Davacı, talep tarihini takip eden aybaşından itibaren 506 sayılı Yasa’yagöre yaşlılık ayılığı almaya hak kazandığının tespitiyle, aksi yöndeki Kurum işleminin iptaline karar verilmesini istemiştir.
Mahkeme ilamında belirtildiği şekilde, isteğin kabulüne karar vermiştir.
Hükmün davalı vekili tarafından temyiz edilmesi üzerine temyiz isteğinin süresinde olduğu anlaşıldıktan ve Tetkik Hakimi … tarafından düzenlenen raporla dosyadaki kağıtlar okunduktan sonra işin gereği düşünüldü ve aşağıdaki karar tesbit edildi.

K A R A R

Dava, davacının tahsis talep tarihini takip eden aybaşından itibaren 506 sayılı Yasa’ya göre yaşlılık aylığına hak kazandığının tesbiti istemine ilişkin olup, birikmiş aylığın faizine ilişkin hak saklı tutulmuştur.
Mahkemece davacıya 1.6.2006 tarihinden itibaren yaşlılık aylığı bağlanmasına, faizle ilgili haklarının istem gibi saklı tutulmasına karar verilmiştir.
Dosyadaki kayıt ve belgelerden davacının 31.1.2000 tarihli giriş bildirgesi üzerine 30.12.1999 tarihi itibariyle 1479 sayılı Yasa’ya tabi sigortalı olarak kayıt ve tesCil edildiği 16.6.2002 tarihinde terkin edilmek suretiyle 2 yıl 5 ay 16 gün zorunlu esnaf … sigortalılığının bulunduğu, davacının 17.3.1967 tarihinde başlayan ilk sigortalı çalışması ve 2007 yılı çalışmaları hariç olmak üzere 4.5.2006 tahsis tarihi itibariyle 3286 gün 506 sayılı Yasa’ya tabi zorunlu sigortalı çalışmasının bulunduğu, 4.5.2006 tarihinde 28.7.1969-28.3.1971 tarihleri arası dönemde yaptığı askerliğinin 360 gününü SSK’ya borçlanıp ödediği, 4.5.2006 tarihli SSK’ya yapmış oldu tahsis başvurusunun, kurumca …’dan hizmetinin bildirilmediği belirtilerek reddedildiği, anlaşılmaktadır.

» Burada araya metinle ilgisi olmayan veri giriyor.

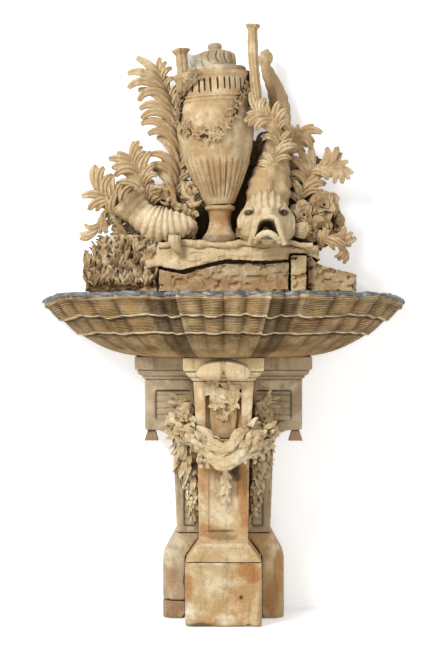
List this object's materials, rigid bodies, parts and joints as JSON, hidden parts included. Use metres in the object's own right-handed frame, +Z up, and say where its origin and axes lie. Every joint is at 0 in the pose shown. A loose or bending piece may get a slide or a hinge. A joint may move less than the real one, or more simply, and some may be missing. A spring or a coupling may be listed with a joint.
{
  "type": "wall fountain",
  "caption": "Terracotta wall fountain: fluted shell basin on a pier with side consoles, under a lidded vase, dolphin spout, conch, coral and acanthus leaves.",
  "frame": {"origin": "centre of the object's box in plan, at floor level", "axes": "+Z up, front towards -Y, the flat back stands against a wall at the +Y side"},
  "size_m": [1.3866, 0.6618, 2.2056],
  "materials": {
    "terracotta": "unglazed, weathered",
    "terracotta_grey": "unglazed, grey bloom",
    "terracotta_red": "unglazed, red body",
    "terracotta_pink": "unglazed, cleaned",
    "limewashed": "unglazed, traces of limewash",
    "lead": "oxidised sheet lead",
    "brass": "dull",
    "copper": "dull",
    "iron": "forged"
  },
  "bodies": {
    "fountain": {"pier_base_block": "terracotta", "pier_shaft": "terracotta", "pier_capital": "terracotta", "niche_tablet": "terracotta", "capital_shell": "terracotta", "shell_basin": "terracotta", "rock_plinth_left": "terracotta", "plinth_slab": "terracotta", "rock_ledge_right": "terracotta", "rock_bed": "terracotta", "seaweed_rock": "terracotta", "rock_mound_left": "terracotta", "rock_mound_right": "terracotta", "vase_body": "terracotta", "handle_left": "terracotta", "handle_right": "terracotta", "dolphin_body": "terracotta", "dolphin_fluke": "terracotta", "dolphin_fin_right": "terracotta", "small_shell": "terracotta", "frond_left_tall": "terracotta", "frond_left_low": "terracotta", "frond_left_fan": "terracotta", "leaf_left_curled": "terracotta", "frond_right_leaning": "terracotta", "frond_right_inner": "terracotta", "frond_right_outer": "terracotta", "flower_cluster": "terracotta", "foliage_right": "terracotta", "wing_left": "terracotta_grey", "wing_right": "terracotta_grey", "wing_cornice_left": "terracotta_grey", "wing_cornice_right": "terracotta_grey", "wing_plinth_left": "terracotta_grey", "wing_plinth_right": "terracotta_grey", "plinth_course_left": "terracotta_red", "ear_pendant_left": "terracotta_red", "ear_pendant_right": "terracotta_red", "vase_foot": "terracotta_pink", "oak_spray": "limewashed", "garland_swag": "limewashed", "garland_drop_left": "limewashed", "garland_drop_right": "limewashed", "rosette_right": "limewashed", "rock_pillar": "limewashed", "ivy_garland": "limewashed", "ivy_shoulder": "limewashed", "dolphin_head": "limewashed", "dolphin_lower_jaw": "limewashed", "conch_shell": "limewashed", "coral_branch": "limewashed", "lead_rim": "lead", "waste_pipe": "lead", "waste_outlet": "brass", "spout_nozzle": "brass", "supply_pipe": "copper", "vase_dowel": "iron"},
    "lid": {"vase_lid": "terracotta"},
    "standpipe": {"overflow_standpipe": "brass"}
  },
  "joints": [
    {"name": "lid_lift", "type": "slide", "parent": "fountain", "child": "lid", "axis": [-0.061, 0, 0.9981], "range_m": [0, 0.16]},
    {"name": "standpipe_lift", "type": "slide", "parent": "fountain", "child": "standpipe", "axis": [0, 0, 1], "range_m": [0, 0.2]}
  ]
}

Sosyal Güvenlik Kurumlarına tabi olarak geçen hizmetlerin birleştirilmesi hakkındaki 2829 sayılı Kanunun aylık bağlayacak Kuruma ilişkin 8.maddesinde; Birleştirilen hizmet süreleri toplamı üzerinden ilgililere son 7 yıllık fiili hizmet süresi içinde fiili hizmet süresi fazla olan Kurumca, hizmet sürelerinin eşit olması halinde ise, sonuncusunun tabi olduğu Kurumca kendi mevzuatına göre, aylık bağlanıp ödeneceği açıkça belirtilmiştir.
Somut olayda, davacıya 506 sayılı Yasa’ya göre yaşlılık aylığı bağlanmasına dair verilen karar yerinde ise de; davacının 3600 prim ödeme gün sayısı, 15 yıl sigortalılık süresi ve 57 yaş koşullarını tamamladığı 01.07.2006 tarihinden geçerli olmak üzere 506 sayılı Yasa’nın geçici 81. maddesinin C/bb fıkrası uyarınca, kısmi yaşlılık aylığına hak kazandığına karar verilmesi gerekirken, 1.6.2006 tarihinde hak kazandığının tesbitine karar verilmesi ve aylığın tam aylık mı kısmi aylık mı olduğunun hüküm yerinde belirtilmemesi usul ve yasaya aykırı olup bozma nedenidir.
Ne var ki bu yanlışlıkların giderilmesi yeniden yargılama yapılmasını gerektirmediğinden H.U.M.K’nun 438/7.maddesi uyarınca hüküm bozulmamalı düzeltilerek onanmalıdır.
SONUÇ : Yukarıda açıklanan nedenlerle, hüküm fıkrasının 1.bendinin silinerek yerine;
“1-Davacının 1.7.2006 tarihi itibariyle 506 sayılı Yasa’nın geçici 81. maddesinin C/bb fıkrası uyarınca, kısmi yaşlılık aylığına hak kazandığının tesbitine, Aylıktan doğan faiz alacağı haklarının saklı tutulmasına,” rakam ve sözcüklerinin yazılmasına, kararın bu düzeltilmiş şekli ile ONANMASINA, 08.06.2009 gününde oybirliğiyle karar verildi.